As you know, I did not make NAMES. At the time I would have had to make reservations, etc., I was not doing so well. That has all changed in the past month and I feel the 10 years younger they promised.

I ended up dealing with Gesswein who will sell 1 gm syringes of diamond compound for around $10 each and have a kit for $25 that includes 4 different mesh compounds and a spray bottle of lube. www.gesswein.com

Interesting and wide variation of to what degree people lap their cylinders. Some use a mesh as coarse as 230, some 600 and some step up from 230 to as high as 3,000 mesh. On the Humbug project, I used 600, 1200 & 1800 mesh compound to give me a nice finish on a 12L14 steel cylinder. Not too many more steps before it had better run!

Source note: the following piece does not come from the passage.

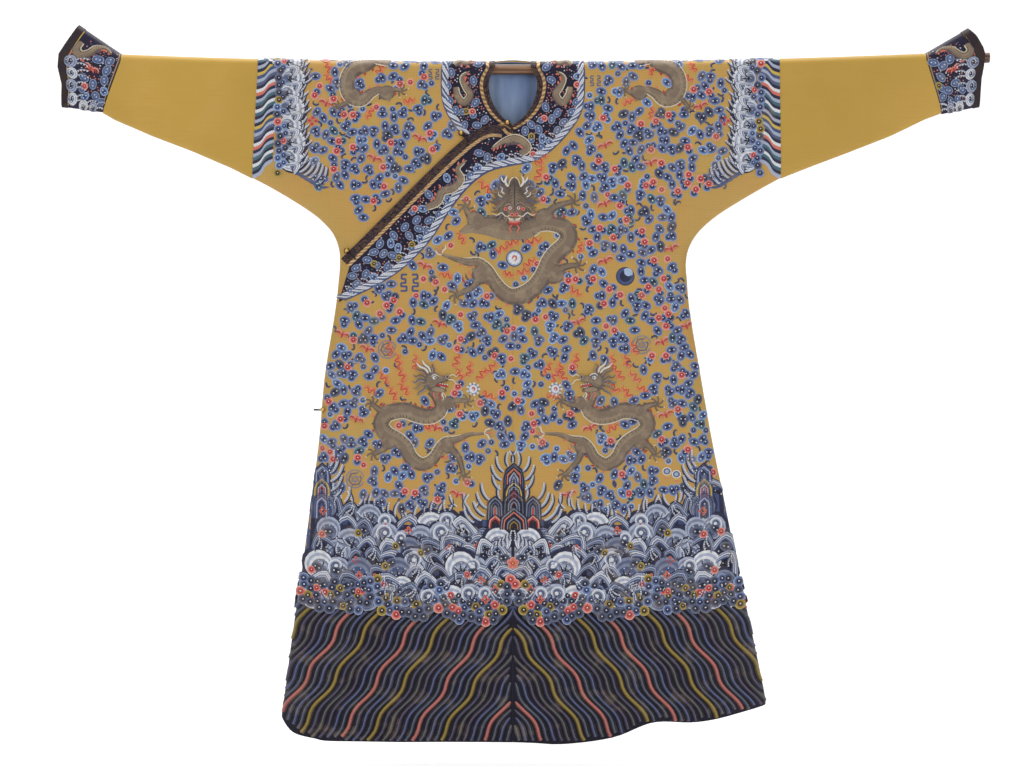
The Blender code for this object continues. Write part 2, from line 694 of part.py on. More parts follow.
def build_pole():
    work = bmesh.new()
    rings = []
    for step in range(POLE_RINGS):
        x = POLE_RIGHT_END + (POLE_LEFT_END - POLE_RIGHT_END) * step / (POLE_RINGS - 1)
        ring = []
        for side in range(POLE_SIDES):
            angle = 2.0 * math.pi * side / POLE_SIDES
            y = POLE_RADIUS * math.cos(angle)
            ring.append(work.verts.new((x, y, pole_height(x) + POLE_RADIUS * math.sin(angle))))
        rings.append(ring)
    for low, high in zip(rings, rings[1:]):
        for j in range(POLE_SIDES):
            k = (j + 1) % POLE_SIDES
            work.faces.new((low[j], low[k], high[k], high[j]))
    work.faces.new(rings[0][::-1])
    work.faces.new(rings[-1])
    made = bpy.data.meshes.new("pole")
    work.to_mesh(made)
    work.free()
    return add_object("pole", made, "pole_wood")


def build_buttons():
    for name, x, z in BUTTONS:
        y = -half_depth(x, z, -1) - CLOTH - BALL_LIFT - BALL_RADIUS
        work = bmesh.new()
        bmesh.ops.create_uvsphere(work, u_segments=12, v_segments=8, radius=BALL_RADIUS)
        made = bpy.data.meshes.new(name)
        work.to_mesh(made)
        work.free()
        ball = add_object(name, made, "gilt_ball")
        ball.location = (x, y, z)


def main():
    clear_scene()
    build_pole()
    halves = build_bodies()
    flap = build_flap(halves)
    build_neck_trims(halves)
    build_back_trims(halves)
    build_flap_trims(flap)
    build_sleeve(1, "sleeve_left")
    build_sleeve(-1, "sleeve_right")
    build_cuff(1, "cuff_left", "cuff_binding_left")
    build_cuff(-1, "cuff_right", "cuff_binding_right")
    build_buttons()


main()
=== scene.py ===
from math import acos, atan2, cos, pi, radians, sin, sqrt
import random

import bmesh
import bpy
import numpy as np
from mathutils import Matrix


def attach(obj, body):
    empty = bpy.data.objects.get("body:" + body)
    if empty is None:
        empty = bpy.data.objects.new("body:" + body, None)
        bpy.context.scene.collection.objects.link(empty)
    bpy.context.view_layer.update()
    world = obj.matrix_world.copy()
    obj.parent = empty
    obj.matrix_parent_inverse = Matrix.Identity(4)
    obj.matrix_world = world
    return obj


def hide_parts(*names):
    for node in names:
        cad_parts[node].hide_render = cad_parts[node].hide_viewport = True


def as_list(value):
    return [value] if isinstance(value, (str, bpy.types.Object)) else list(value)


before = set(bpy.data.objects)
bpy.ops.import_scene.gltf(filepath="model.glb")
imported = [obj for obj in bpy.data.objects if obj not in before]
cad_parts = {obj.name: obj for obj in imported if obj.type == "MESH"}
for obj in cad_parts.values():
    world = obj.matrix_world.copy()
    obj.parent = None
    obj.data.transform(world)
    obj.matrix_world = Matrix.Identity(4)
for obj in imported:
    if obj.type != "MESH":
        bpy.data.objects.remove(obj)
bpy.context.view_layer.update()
print("frame loaded")

# the robe's sizes, in metres: x to the wearer's left, z up, the pole's axis at the origin
robe = {"cloth": 0.0022, "trim": 0.0012, "seam": 0.0003, "lay": 0.0006, "poleEnd": 1.0145, "poleSag": 0.025,
    "fold": 0.013, "neckRise": 0.0045, "neckRiseHalf": 0.06, "neckHalf": 0.053, "neckDepth": 0.119,
    "neckBack": 0.004, "taperDepth": 0.042, "taper": 0.28, "binding": 0.012, "braid": 0.007,
    "flapBinding": 0.018, "cuffBinding": 0.014, "roundTop": 0.055, "roundDrop": 0.03, "flapClear": 0.085,
    "flapFade": 0.055, "sleeveSeamTop": {1: 0.5676, -1: 0.543}, "sleeveSeamZ": -0.233, "sideEndZ": -1.335,
    "hemBlendZ": -1.06,}
cloth, trim, seam, lay, fold = [robe[key] for key in ("cloth", "trim", "seam", "lay", "fold")]
underDrop = cloth + 2 * lay


def mm(table):
    # tables of places are written in millimetres
    if isinstance(table, dict):
        return {key: mm(value) for key, value in table.items()}
    return tuple(mm(value) for value in table) if isinstance(table, tuple) else table / 1000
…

I learned that no matter how well you scrub the work piece, there will always be an errant grain or two of the previous mesh diamond to cause great consternation. Next time I'll use the ultrasonic cleaner between changes in mesh size.


----------



## picclock (May 11, 2012)

Hi

recently bought several grades of diamond lapping paste from richontools - best price I could find and reasonable endmills too.

http://richontools.com/index.php?main_page=index&cPath=10&zenid=d611ada97758ce035fe24f1cb3926e25

about $1.5 - $3 each per 5gms

Best Regards

picclock


----------